## PROMPT
Write out exactly the lines between the line containing "edge and the cover plate" and the line containing "cad_parts[node].hide_render = cad_parts[node].hide_viewport", including both of those lines, and nothing more.

+ + + + +

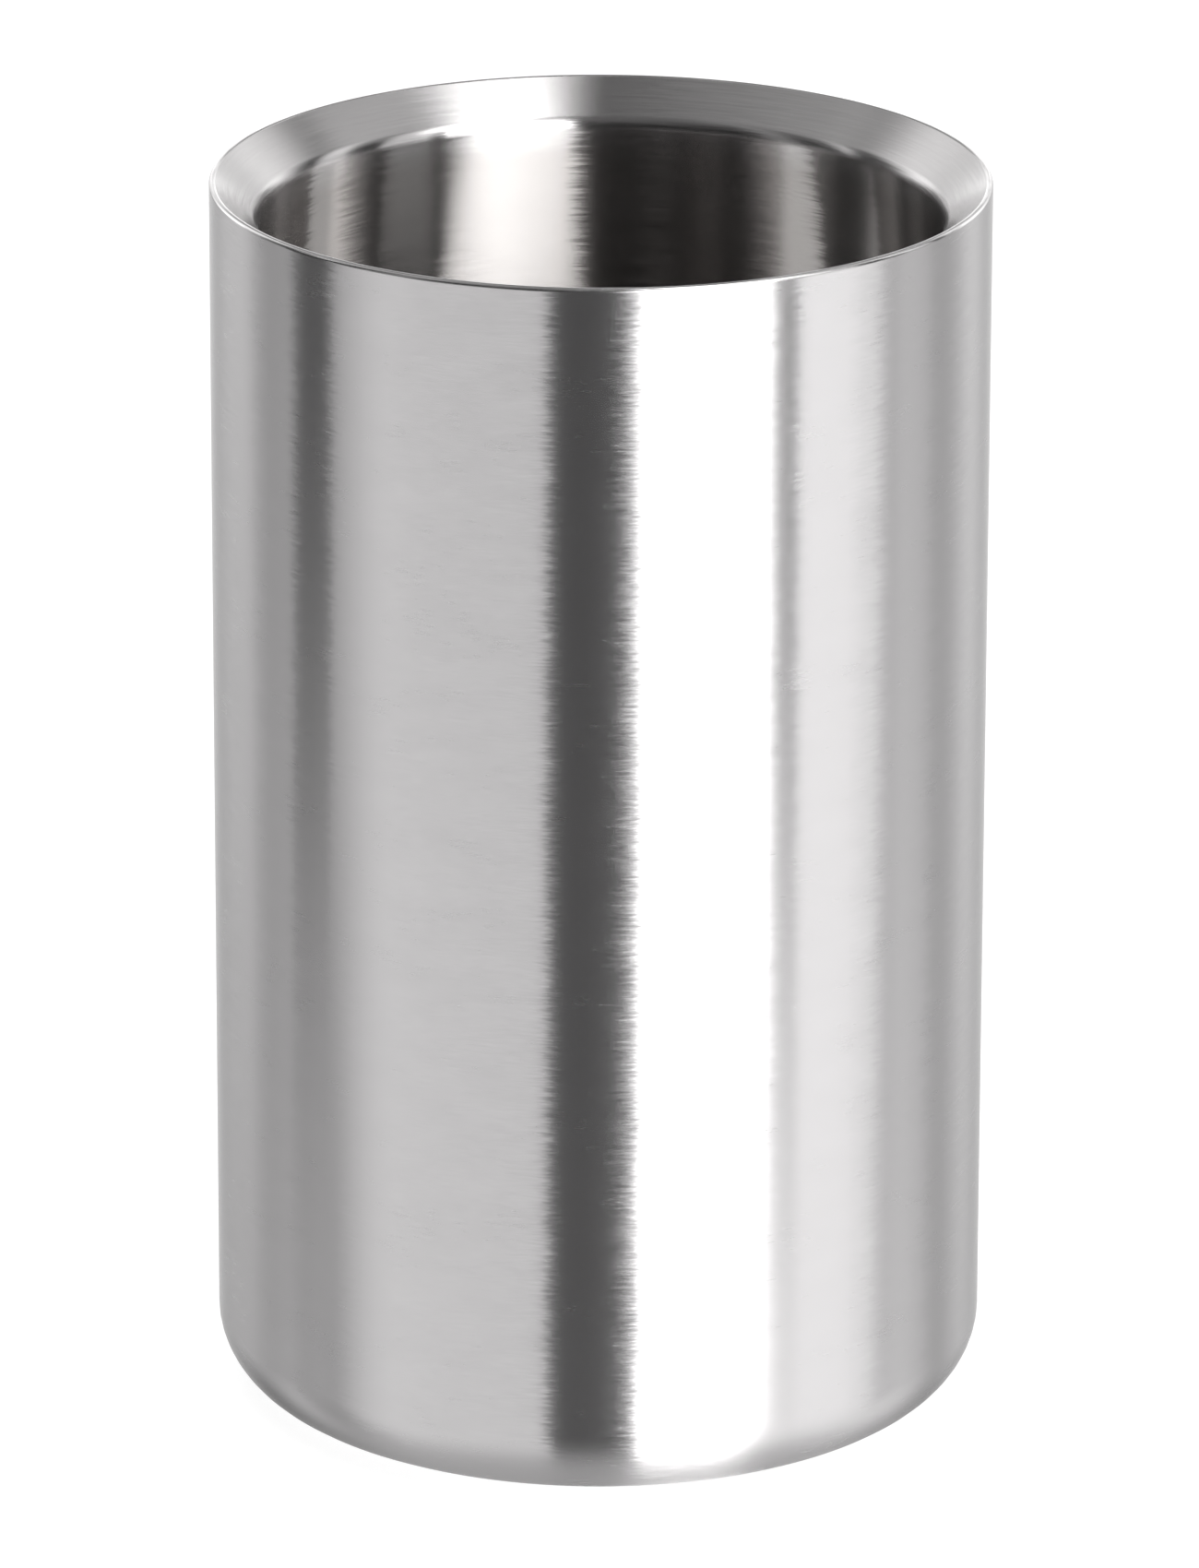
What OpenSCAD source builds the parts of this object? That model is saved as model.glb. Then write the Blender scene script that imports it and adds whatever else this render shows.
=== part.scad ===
// Double-walled bottle cooler in brushed stainless steel.
// An outer shell and an inner liner, both of thin sheet, meet at a rounded lip and
// enclose an air gap. A cover plate closes the shell's base, and the cooler stands
// on a soft pad. Origin: centre of the base, in the plane that it stands on. +Z is up.

/* [Shell] */
// Outside diameter of the shell
outer_d = 120; // [114:1:150]
// Height of the whole cooler, from the pad's underside to the top of the lip
height = 196; // [150:1:260]
// Thickness of the steel sheet in the shell, the liner and the cover
sheet_t = 0.6; // [0.5:0.1:1]
// Outside radius of the bend where the shell turns under
base_corner = 12; // [8:1:15]
// Width of the flat flange that the shell turns in to, under the base
flange_w = 5; // [4:0.5:8]

/* [Liner] */
// Inside diameter of the well that holds the bottle
well_d = 105; // [94:1:107]
// Slope of the funnel below the horizontal, from the lip down to the well, in degrees
funnel_slope = 41.5; // [25:0.5:50]
// Radius of the ridge between the funnel and the wall of the well
ridge_r = 3; // [1.5:0.5:5]
// Inside radius between the wall of the well and its floor
floor_corner = 10; // [5:1:18]
// Clear air gap between the liner's floor and the cover plate
floor_gap = 8; // [4:1:20]

/* [Base] */
// How far the cover plate overlaps the shell's flange
lap_w = 3.5; // [2:0.5:4]
// Size of the fillet weld between the flange and the cover plate
seam_w = 0.5; // [0.3:0.1:0.6]
// Thickness of the soft pad
pad_t = 2; // [1.8:0.1:4]
// How far the pad stands proud of the shell's flange
pad_proud = 0.5; // [0.3:0.1:0.8]
// Ring of bare cover plate left round the pad, on the raised middle
pad_margin = 1; // [0.5:0.5:3]

/* [Hidden] */
$fn = 144;

// Steps in each quarter turn of a rounded outline
quarter_steps = 16;

shell_r = outer_d / 2;
well_r = well_d / 2;

// The lip is one bead, as thick as the sheet, round the circle where both sheets end.
lip = [shell_r - sheet_t, height - sheet_t];

// Directions in an outline are angles from the outward radius, so this one faces up and inwards.
funnel_normal = 90 + funnel_slope;

// The ridge turns the sheet from the funnel's slope to the upright wall of the well.
// Its centre lies ridge_r behind both faces, and the funnel's sheet ends at the lip.
ridge_x = well_r + ridge_r;
ridge = [ridge_x, lip[1] - (lip[0] - ridge_x) * tan(funnel_slope) - (ridge_r - sheet_t) / cos(funnel_slope)];

// Heights in the base, from the pad's underside up
flange_z = pad_proud;
lap_z = flange_z + sheet_t;
cover_z = pad_t;
floor_z = cover_z + sheet_t + floor_gap + sheet_t;

// Radii in the base, from the shell's bend inwards
flange_r = shell_r - base_corner - flange_w;
lap_r = flange_r + lap_w;
step_r = flange_r - seam_w;
raised_r = step_r - (cover_z - lap_z);
pad_r = raised_r - pad_margin;

steel = [0.76, 0.76, 0.75];
steel_inside = [0.70, 0.70, 0.69];
steel_polished = [0.86, 0.86, 0.86];
steel_pressed = [0.66, 0.66, 0.66];
weld = [0.58, 0.56, 0.54];
soft_pad = [0.12, 0.12, 0.13];

// The unit step in direction a
function toward(a) = [cos(a), sin(a)];

// The points of an arc about centre c, from direction a to direction b
function arc(c, r, a, b) =
    let (n = ceil(abs(b - a) / 90 * quarter_steps))
    [for (i = [0:n]) c + r * toward(a + (b - a) * i / n)];

// Every piece is round: this turns its outline of [radius, height] points about the upright axis.
module turned(outline) {
    rotate_extrude() polygon(outline);
}

// Straight wall, base bend and flat flange, drawn from one sheet
module outer_shell() {
    bend = [shell_r - base_corner, flange_z + base_corner];
    color(steel) turned(concat(
        [[flange_r, flange_z]],
        arc(bend, base_corner, -90, 0),
        [[shell_r, lip[1]], lip],
        arc(bend, base_corner - sheet_t, 0, -90),
        [[flange_r, lap_z]]
    ));
}

// Drawn cup whose wall turns out over the ridge and up the funnel to the lip
module inner_liner() {
    bend = [well_r - floor_corner, floor_z + floor_corner];
    color(steel_inside) turned(concat(
        [[0, floor_z - sheet_t]],
        arc(bend, floor_corner + sheet_t, -90, 0),
        arc(ridge, ridge_r - sheet_t, 180, funnel_normal),
        [lip, lip + sheet_t * toward(funnel_normal)],
        arc(ridge, ridge_r, funnel_normal, 180),
        arc(bend, floor_corner, 0, -90),
        [[0, floor_z]]
    ));
}

// Weld bead between the shell's top edge and the funnel's end, polished round
module lip_seam() {
    color(steel_polished) turned(concat([lip], arc(lip, sheet_t, 0, funnel_normal)));
}

// Pressed plate: its rim laps on the flange, and its raised middle takes the pad
module base_cover() {
    color(steel_pressed) turned([
        [0, cover_z], [raised_r, cover_z], [step_r, lap_z], [lap_r, lap_z],
        [lap_r, lap_z + sheet_t], [step_r, lap_z + sheet_t],
        [raised_r, cover_z + sheet_t], [0, cover_z + sheet_t]
    ]);
}

// Hollow fillet weld between the flange's inner edge and the cover plate
module base_seam() {
    color(weld) turned(concat([[flange_r, lap_z]], arc([step_r, lap_z - seam_w], seam_w, 90, 0)));
}

// Disc of soft foam, glued to the raised middle of the cover plate
module base_pad() {
    color(soft_pad) cylinder(h = pad_t, r = pad_r);
}

outer_shell();
inner_liner();
lip_seam();
base_cover();
base_seam();
base_pad();
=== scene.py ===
# A double-walled bottle cooler in brushed steel, on a pale floor under soft studio light.
import math

import bmesh
import bpy
from mathutils import Matrix, Vector


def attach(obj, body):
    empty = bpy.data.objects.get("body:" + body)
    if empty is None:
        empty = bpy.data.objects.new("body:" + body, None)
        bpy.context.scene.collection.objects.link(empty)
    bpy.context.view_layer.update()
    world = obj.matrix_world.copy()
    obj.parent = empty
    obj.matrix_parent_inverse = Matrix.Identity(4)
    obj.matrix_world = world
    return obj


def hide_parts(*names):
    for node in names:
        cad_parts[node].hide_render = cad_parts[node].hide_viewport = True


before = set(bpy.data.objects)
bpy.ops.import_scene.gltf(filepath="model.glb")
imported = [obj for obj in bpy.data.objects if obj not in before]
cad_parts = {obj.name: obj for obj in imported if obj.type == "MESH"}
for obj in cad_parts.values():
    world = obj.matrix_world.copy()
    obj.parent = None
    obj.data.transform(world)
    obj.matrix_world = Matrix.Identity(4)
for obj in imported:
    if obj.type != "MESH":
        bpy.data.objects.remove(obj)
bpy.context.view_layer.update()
print("loaded", len(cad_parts), "CAD nodes")

mm = 0.001
white = (1, 1, 1, 1)


# Shader helpers

# A number on its way through a shader: an expression on it adds the Math nodes.
class Number:
    def __init__(self, graph, socket):
        self.graph = graph
        self.socket = socket

    def maths(self, operation, *others):
        values = [self.socket] + [getattr(o, "socket", o) for o in others]
        node = self.graph.node("ShaderNodeMath", {"operation": operation}, dict(enumerate(values)))
        return Number(self.graph, node.outputs[0])

    def turned(self, operation, other):
        node = self.graph.node("ShaderNodeMath", {"operation": operation}, {0: other, 1: self.socket})
        return Number(self.graph, node.outputs[0])

    def __add__(self, other):
        return self.maths("ADD", other)

    def __radd__(self, other):
        return self.turned("ADD", other)

    def __sub__(self, other):
        return self.maths("SUBTRACT", other)

    def __rsub__(self, other):
        return self.turned("SUBTRACT", other)

    def __mul__(self, other):
        return self.maths("MULTIPLY", other)

    def __rmul__(self, other):
        return self.turned("MULTIPLY", other)

    def __truediv__(self, other):
        return self.maths("DIVIDE", other)

    def __rtruediv__(self, other):
        return self.turned("DIVIDE", other)

    def __neg__(self):
        return self.turned("SUBTRACT", 0.0)

    # 0 below low, 1 above high, and a soft step between them
    def rise(self, low, high):
        node = self.graph.node(
            "ShaderNodeMapRange",
            {"interpolation_type": "SMOOTHSTEP"},
            {"Value": self, "From Min": low, "From Max": high},
        )
        return Number(self.graph, node.outputs["Result"])


class Graph:
    def __init__(self, tree):
        self.tree = tree
        tree.nodes.clear()

    # Any node: its settings go first, then the values or links of its sockets.
    def node(self, kind, settings=None, sockets=None):
        made = self.tree.nodes.new(kind)
        for name, value in (settings or {}).items():
            setattr(made, name, value)
        for name, value in (sockets or {}).items():
            value = getattr(value, "socket", value)
            if isinstance(value, bpy.types.NodeSocket):
                self.tree.links.new(value, made.inputs[name])
            else:
                made.inputs[name].default_value = value
        return made

    def split(self, vector):
        made = self.node("ShaderNodeSeparateXYZ", None, {0: vector})
        return [Number(self, made.outputs[i]) for i in range(3)]

    def join(self, x, y, z):
        return self.node("ShaderNodeCombineXYZ", None, {0: x, 1: y, 2: z}).outputs[0]

    def vectors(self, operation, *values):
        node = self.node("ShaderNodeVectorMath", {"operation": operation}, dict(enumerate(values)))
        return node.outputs[0]

    def scaled(self, vector, factor):
        made = self.node("ShaderNodeVectorMath", {"operation": "SCALE"}, {0: vector, "Scale": factor})
        return made.outputs[0]

    def mix(self, factor, first, second):
        made = self.node("ShaderNodeMix", {"data_type": "RGBA"}, {0: factor, 6: first, 7: second})
        return made.outputs[2]

    def finish(self, kind, sockets, output="ShaderNodeOutputMaterial"):
        shader = self.node(kind, None, sockets)
        self.node(output, None, {"Surface": shader.outputs[0]})

    def noise(self, vector, detail, roughness):
        sockets = {"Vector": vector, "Scale": 1.0, "Detail": detail, "Roughness": roughness}
        return Number(self, self.node("ShaderNodeTexNoise", None, sockets).outputs[0])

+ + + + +

## FULL RESPONSE
// Hollow fillet weld between the flange's inner edge and the cover plate
module base_seam() {
    color(weld) turned(concat([[flange_r, lap_z]], arc([step_r, lap_z - seam_w], seam_w, 90, 0)));
}

// Disc of soft foam, glued to the raised middle of the cover plate
module base_pad() {
    color(soft_pad) cylinder(h = pad_t, r = pad_r);
}

outer_shell();
inner_liner();
lip_seam();
base_cover();
base_seam();
base_pad();
=== scene.py ===
# A double-walled bottle cooler in brushed steel, on a pale floor under soft studio light.
import math

import bmesh
import bpy
from mathutils import Matrix, Vector


def attach(obj, body):
    empty = bpy.data.objects.get("body:" + body)
    if empty is None:
        empty = bpy.data.objects.new("body:" + body, None)
        bpy.context.scene.collection.objects.link(empty)
    bpy.context.view_layer.update()
    world = obj.matrix_world.copy()
    obj.parent = empty
    obj.matrix_parent_inverse = Matrix.Identity(4)
    obj.matrix_world = world
    return obj


def hide_parts(*names):
    for node in names:
        cad_parts[node].hide_render = cad_parts[node].hide_viewport = True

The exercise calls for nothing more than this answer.